The analysis of the results revealed important differences between the control structures. The PR controller exhibited persistent oscillations after the disturbance in the grid parameters, indicating difficulties in regaining stability and resulting in higher harmonic distortion. The DB controller also showed oscillations but was able to quickly stabilize and track the reference after the disturbance. On the other hand, the multivariable PI controller stood out as the most robust, exhibiting the smallest transients and rapid adaptation to the new conditions, maintaining stability and minimizing harmonic distortion.

These results indicate that, although all control structures demonstrated stability, the multivariable PI controller was the most efficient in terms of robustness, while the PR controller proved to be more susceptible to grid variations.

4.4. Summary of Results

The comprehensive performance assessment across steady-state operation, transient conditions, and grid disturbances highlights the strengths and limitations of each control strategy. While all controllers maintained stability and acceptable THD levels under nominal conditions, the multivariable PI controller consistently outperformed the others in key performance metrics. Its superior harmonic suppression, faster dynamic response, and greater robustness under grid impedance variations are primarily attributed to its structural ability to perform cross-axis tasks, thereby enhancing control accuracy without the need for additional harmonic compensators. The DB controller also demonstrated strong transient behavior but exhibited slightly higher sensitivity to grid perturbations. In contrast, the PR controller, despite maintaining acceptable steady-state performance, revealed limitations in dynamic decoupling and robustness, making it less suitable for demanding grid conditions. Overall, the multivariable PI controller proved to be the most balanced and technically robust solution, offering high power quality, dynamic adaptability, and compliance with international standards for grid-connected PV systems.

5. Conclusions

Based on the obtained results, the evaluated current controllers exhibited different performances under various operating conditions, each with its own characteristics and strengths. The multivariable PI controller stood out in harmonic suppression by effectively reducing the THD of the current injected into the grid. The PI and DB structures were more efficient in handling variations in the reference power, showing a faster and more stable response to such changes.
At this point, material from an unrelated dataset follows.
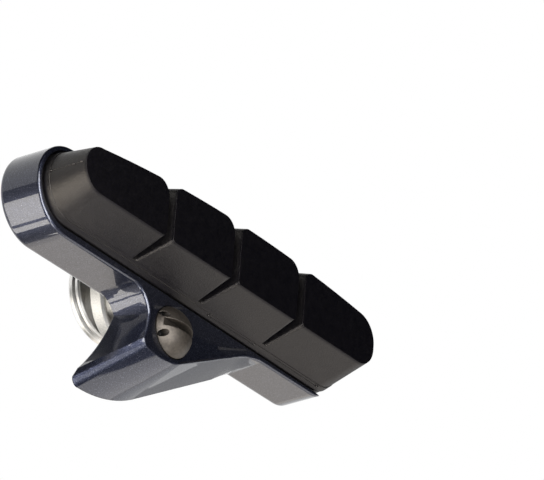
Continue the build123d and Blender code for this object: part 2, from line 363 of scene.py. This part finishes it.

The PR controller showed inferior performance, especially under transient conditions and in harmonic mitigation, as evidenced by more pronounced oscillations in the current. This behavior can be attributed to the coupling between the internal loops of the PR controller, which compromises its ability to respond to disturbances.

The superiority of the multivariable PI controller is attributed to its interconnected structure, which functions as four coordinated PI controllers, reducing disturbances between the d and q coordinates. Although DB controllers share a similar philosophy, the cross-decoupling in them is less effective, resulting in lower performance under certain conditions. The results highlight the importance of choosing the most appropriate control strategy for different operating conditions in PV systems.

Each controller has a distinct purpose and performance trade-off. The PR controller includes a pair of imaginary poles that enable the tracking of both positive and negative sequence components, which is advantageous under unbalanced conditions. However, the tuning process becomes more complex due to this structure. The DB controller is simpler to design, as it aims to cancel the plant dynamics directly, facilitating controller synthesis. Nonetheless, its goal is not necessarily to improve system performance in terms of error metrics. The proposed multivariable PI controller showed the best performance among the evaluated scenarios. Its structure, particularly the inclusion of secondary diagonal terms, enhances dynamic decoupling and helps reduce harmonic distortion. In multivariable controllers, whether implemented in dq or $\mathsf{\alpha }\mathsf{\beta }$ coordinates, the main diagonal terms govern the core dynamic control, while the secondary diagonal terms contribute to decoupling and transient compensation.

In addition to the numerical results, this work provides several important contributions, including (i) a comprehensive mathematical formulation of multivariable control strategies in the $dq$ and $\alpha \beta$ reference frames; (ii) a systematic modeling approach for grid-connected photovoltaic systems using a three-level NPC inverter; (iii) dedicated tuning procedures for each controller, with emphasis on practical implementation aspects; and (iv) a critical performance comparison between multivariable PI, PR, and DB controllers under different scenarios, including steady-state operation, transient conditions, and grid disturbances.

Based on the results and insights obtained in this study, future research can pursue several extensions. One promising direction is the application of multivariable control strategies to grid-forming inverters, which play a critical role in maintaining voltage and frequency stability in low-inertia power systems with high renewable energy penetration. Investigating how multivariable PI, PR, and DB controllers can be adapted to grid-forming operation, including the implementation of virtual impedance and power sharing mechanisms, can provide valuable contributions to the development of stable and resilient microgrids. Furthermore, future research can explore the performance of the controllers under unbalanced grid conditions, voltage dips, and frequency disturbances. Finally, the integration of advanced control methods, such as predictive, adaptive, or nonlinear approaches, can also be considered.